TEBIN translated that information into an engineering basis for the model and documentation. The process connected the technical input with the physical arrangement of components and pipework. Where information affected multiple deliverables, it needed to remain consistent across the model, schematics, details, and drawings.

This is particularly important for backup systems. A routing decision can affect access, supports, trench geometry, detection zones, protective measures, and interfaces with other disciplines. Treating those subjects separately would leave the construction team to reconcile them later.

Equipment-based BIM instead of generic geometry

The BIM model was developed using the geometry of the supplied equipment at a one-to-one scale. Level of Detail, commonly abbreviated as LOD, was selected to support construction review and prefabrication planning rather than presentation alone.

Equipment-based geometry allowed the team to review actual connection positions, overall dimensions, spatial relationships, and installation interfaces. This created a more reliable basis for coordinating pipe routes and access than placeholder objects with approximate dimensions.

Detailed geometry still needed to serve a clear purpose. The objective was not to model every manufacturing feature. It was to include the information required to assess fit, connections, routing, supports, and construction interfaces. The resulting model could then be reviewed against the supplied equipment data and the wider project environment.

Developing system logic and coordinated pipework

System schematics were produced from the provided technical input. The schematics communicated system relationships and design intent, while the BIM model established how that intent could be arranged spatially.

These two views had to remain aligned. A connection shown in a schematic needed a corresponding coordinated route in the model. Changes to equipment positions or routing needed to be reflected in the relevant drawings and details. This alignment helped the project team review both how the system should function and how it could be installed.

Pipework coordination considered equipment connections, route geometry, changes of direction, underground transitions, and interfaces with surrounding construction. The model provided the shared environment for identifying conflicts and reviewing whether the proposed arrangement supported installation and access.

Pipe supports, fixations, and prefabrication planning

Supports and fixations were included within the design scope rather than left as undefined installation assumptions. Their position and type influence structural interfaces, pipe alignment, clearances, loads, and the sequence in which system elements can be installed.

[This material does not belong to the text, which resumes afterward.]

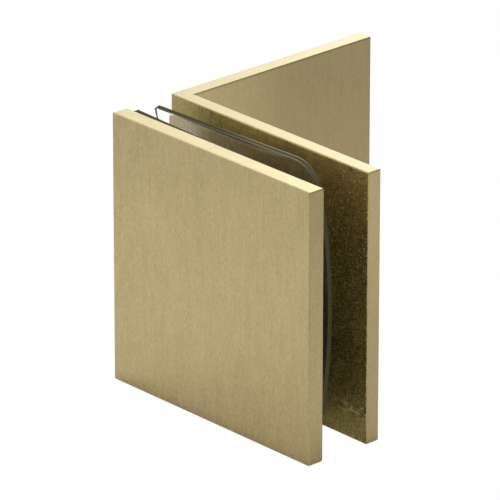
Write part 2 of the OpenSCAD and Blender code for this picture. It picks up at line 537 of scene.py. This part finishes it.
def milled(name, outline, round_of, tools):
    """An upright bar as high as the bracket, with rounded edges and with tools put to it.

    outline is its corners as (x, y), and round_of gives the round of an edge from its middle.
    Every tool is an (operation, piece) pair, to be cut out of the bar or joined to it.
    """
    bar = bmesh.new()
    bar.faces.new([bar.verts.new((x, y, bracket_low.z)) for x, y in outline])
    grown = bmesh.ops.extrude_face_region(bar, geom=bar.faces[:], use_keep_orig=True)
    risen = [v for v in grown["geom"] if isinstance(v, bmesh.types.BMVert)]
    bmesh.ops.translate(bar, verts=risen, vec=(0, 0, bracket_high.z - bracket_low.z))
    bmesh.ops.recalc_face_normals(bar, faces=bar.faces[:])
    weight = bar.edges.layers.float.new("bevel_weight_edge")
    for edge in bar.edges:
        if edge.calc_face_angle() > rounded_from:
            edge[weight] = round_of((edge.verts[0].co + edge.verts[1].co) / 2) / back_round
    piece = shaped(name, bar)

    rounding = piece.modifiers.new("round", "BEVEL")
    rounding.limit_method = "WEIGHT"
    rounding.offset_type = "OFFSET"
    rounding.width = back_round
    rounding.segments = round_segments
    rounding.use_clamp_overlap = False
    for operation, tool in tools:
        step = piece.modifiers.new("work", "BOOLEAN")
        step.operation = operation
        step.solver = "EXACT"
        step.object = tool
    baked(piece)
    for operation, tool in tools:
        bpy.data.objects.remove(tool)

    # where rounds meet, their corners swell out of the bar by a hair, and are faced off level
    for vertex in piece.data.vertices:
        vertex.co.z = min(max(vertex.co.z, bracket_low.z), bracket_high.z)
    piece.data.set_sharp_from_angle(angle=milled_crease)
    piece.modifiers.new("level", "WEIGHTED_NORMAL").keep_sharp = True
    baked(piece)
    return piece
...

Developing supports together with the pipework allowed TEBIN to coordinate the complete assembly. The team could review relationships between the supported route, nearby equipment, building elements, and other systems before the information was issued.

The model was also prepared with prefabrication review in mind. Prefabrication depends on stable dimensions, known interfaces, and coordinated connection points. A detailed model cannot guarantee fabrication outcomes by itself, but it provides a controlled basis for reviewing assemblies and identifying information that still requires confirmation.

Coordinating underground works and trench drawings

Underground fuel pipework creates a direct interface between mechanical and civil design. Route levels, trench dimensions, protective measures, access, surrounding services, and construction sequencing all need to be communicated clearly.

TEBIN developed trench drawings for the underground installation. These drawings translated the coordinated route into information suitable for reviewing excavation, installation, and backfill requirements. They also connected the pipework design with the physical space needed around it.

Treating the trench as part of the system package reduced the separation between above-ground equipment coordination and underground civil works. It allowed the project team to review the route as one continuous installation rather than as disconnected discipline drawings.

Cathodic protection, leak detection, and KIWA requirements

The design incorporated cathodic protection for underground metalwork and integrated leak detection into the coordinated package. These systems were not added as notes after the main routing was complete; their requirements were considered alongside the physical fuel-system design.

The project's applicable KIWA requirements were carried through the engineering approach and documentation. TEBIN used them as part of the design basis for the relevant fuel-system and installation requirements. Final acceptance still depends on project-specific review, approved products, installation quality, testing, and the responsible authorities or certification bodies.

Modelling protection and monitoring interfaces helped make their spatial and documentation requirements visible. It also allowed related information to be coordinated with pipe routes, trenches, equipment, and construction details.

From model to construction package

The final package connected the technical brief with system schematics, equipment-based BIM models, coordinated piping, supports and fixations, trench drawings, cathodic protection, and leak detection information. The purpose of that package was to give reviewers and construction teams a consistent description of the intended system.

Buildable documentation does not mean that site coordination or contractor review disappears. It means the design resolves the information that belongs to the design scope, identifies interfaces, and reduces avoidable ambiguity before installation begins.

This fuel backup system demonstrates TEBIN's approach to specialist design and engineering: begin with real technical inputs, model equipment for the required delivery purpose, coordinate system and civil interfaces, and issue documentation in which the schematics, model, and construction details support the same engineering intent.